There was also heroic driving.

“Bradt extricated his battered jalopy from the several ingenious cul-de-sacs to beat the pack in the feature. He bunted the crowd’s favourite, Johnny Reick, into the infield to take the lead and he held it despite the frantic efforts of some of his competitors to send him spinning off the track. One thing about these stock drivers; they don’t observe any of the niceties recommended by the Highways Act.”

In August 1951, Lasby paved a quarter-mile track inside the larger oval. This move meant that cars could not get too far apart, thus multiplying the exciting encounters.

Local boys such as George Fox, Floyd Gray, and Bill Hamilton were cheered on by the home crowd, the latter perhaps being the Royal City’s top performer. However, the feature races were dominated by out-of-towners like Johnny Reick of Kitchener, Eric Bradt of Hamilton, and Max Armstrong of St. Marys.
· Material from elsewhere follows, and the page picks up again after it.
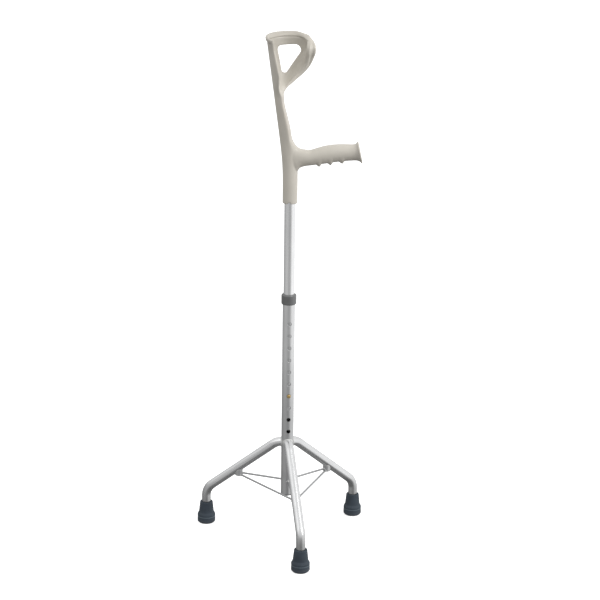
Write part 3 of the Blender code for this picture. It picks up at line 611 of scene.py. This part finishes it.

The 1952 season finished at the end of September and all looked well for the future of stock car racing. However, the wheels came off as Guelph annexed the area in 1953 and zoned it for industrial development. General Electric bought the property and built its new plant there. Today, the old track plot lies between the parking lot of Skyjack Inc. Plant 2 and the Canadian National Railway line to its east.

George Lasby died in 1960 and was inducted into the Guelph Sports Hall of Fame as a ‘Builder’ in 2005.